A few guests are willing to pay a premium for green properties or buy carbon offsets on their flights. But most are focused on finding the lowest possible room rate. And that’s something that makes a sustainable experience difficult to deliver.
The hotel phased out miniature toiletries in favor of bulk dispensers, installed water filters to cut single-use plastic and now offers IHG One Rewards points to guests who skip daily housekeeping.
What Singapore is doing for sustainability
The property is also benefiting from a national push that, Ong argues, does not get enough credit abroad.
In 2023, the Singapore Tourism Board set a target of getting 60 percent of hotel rooms to be GSTC certified, in support of Singapore’s Green Plan 2030 and a longer-term goal of net-zero emissions by 2050. The Singapore Hotel Association is running the rollout alongside the tourism board. The two agencies, Ong says, work together more closely than he has seen elsewhere.
A new deposit system for soft-drink cans, which took effect April 1, is one of the more visible regulations pushing Singapore toward sustainability. The harder push is happening at the infrastructure level. IHG has already announced that the Hotel Indigo at Changi Airport, which is set to open in 2028, is aiming for net zero certification under the Singapore Building and Construction Authority’s Green Mark scheme.
Whether the model travels well is an open question.

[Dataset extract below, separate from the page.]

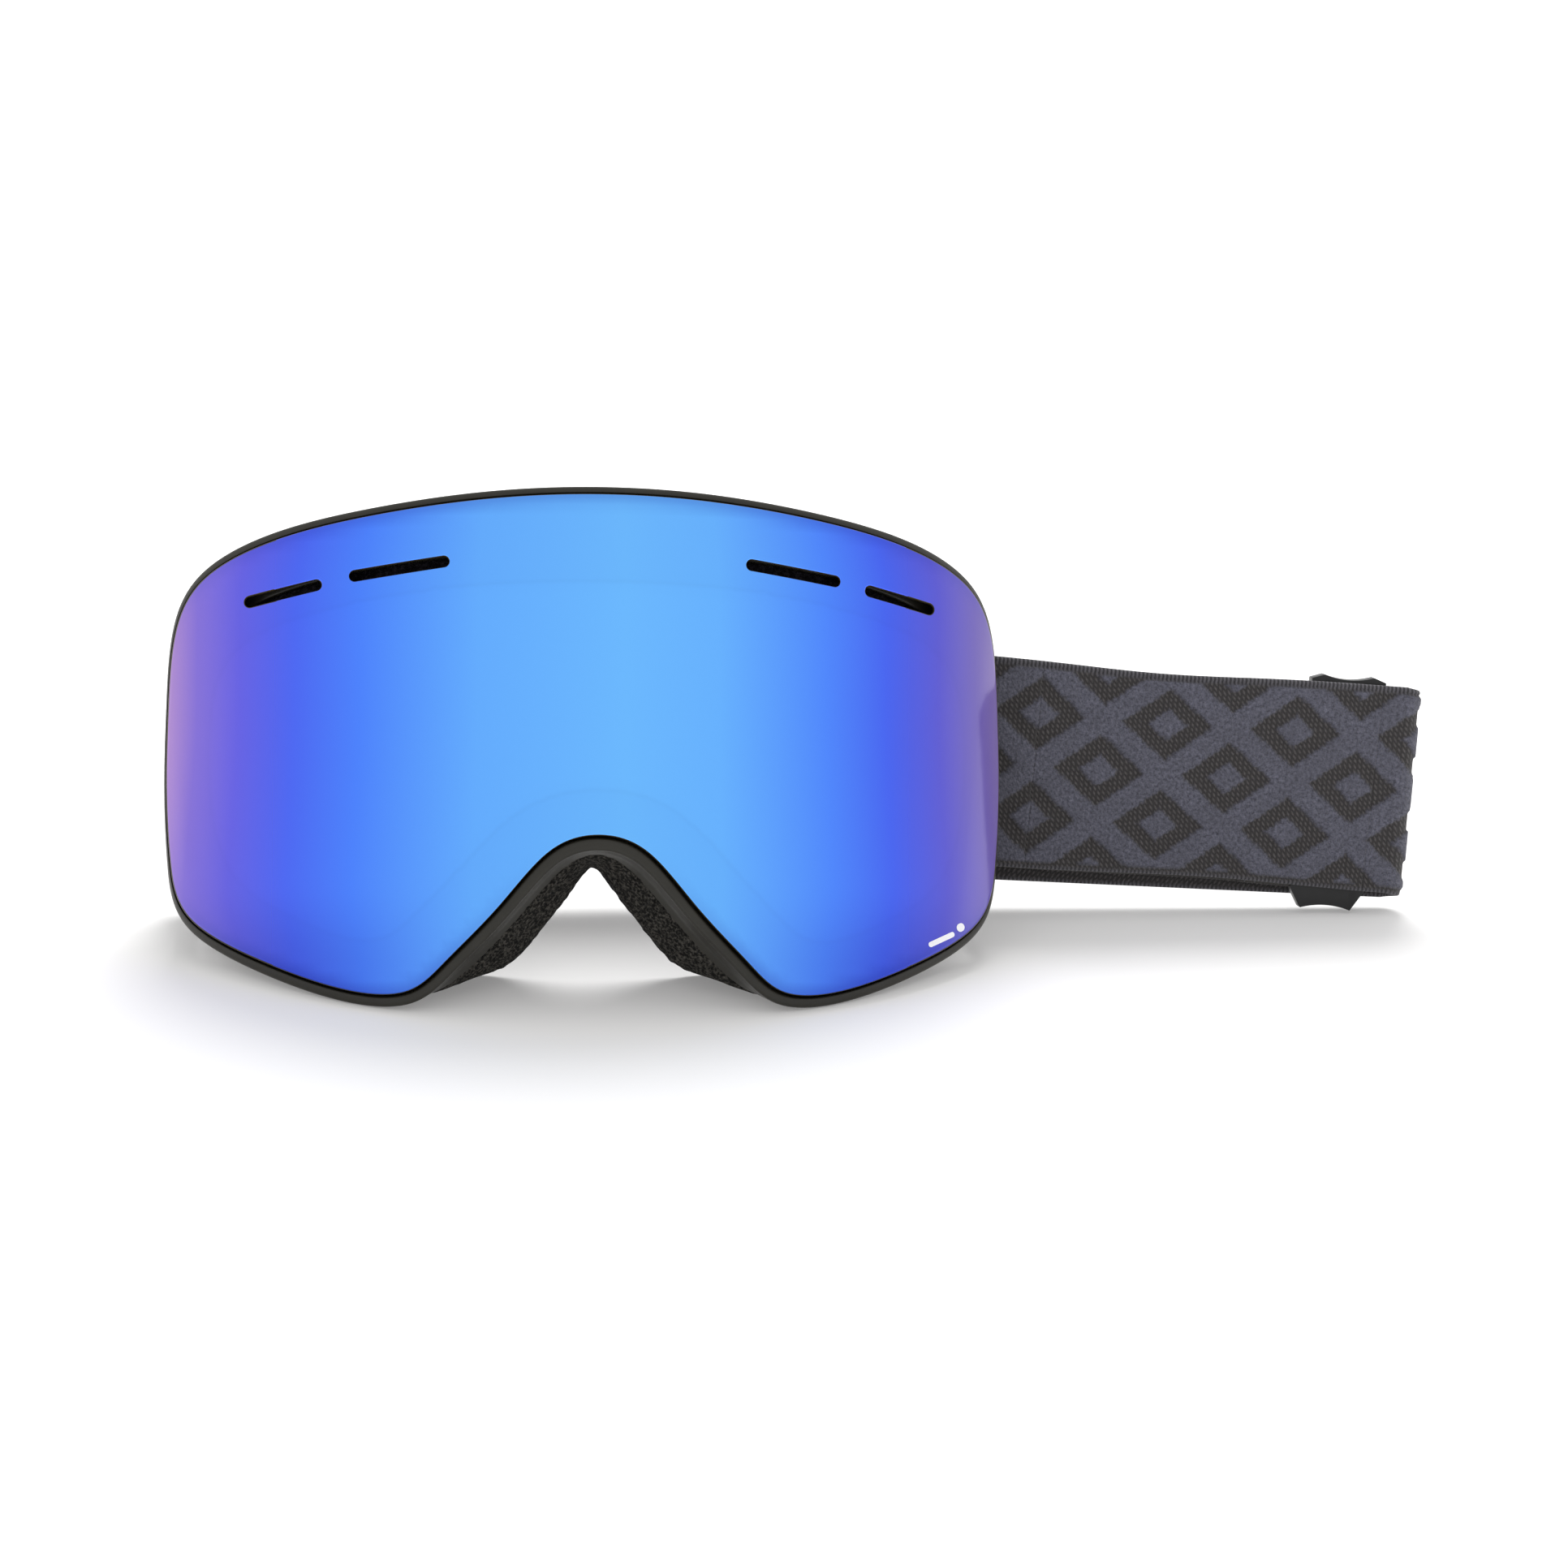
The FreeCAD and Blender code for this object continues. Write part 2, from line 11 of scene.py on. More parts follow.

Singapore’s small footprint, single layer of government and aggressive top-down planning are not features that map easily onto larger or more decentralized destinations.
Holiday Inn Express Singapore Clarke Quay won’t turn Singapore sustainable. But a property built with sustainability designed in, run by a numbers guy and supported by a national framework pulling in the same direction, will get you a little closer.
It all starts with a good breakfast.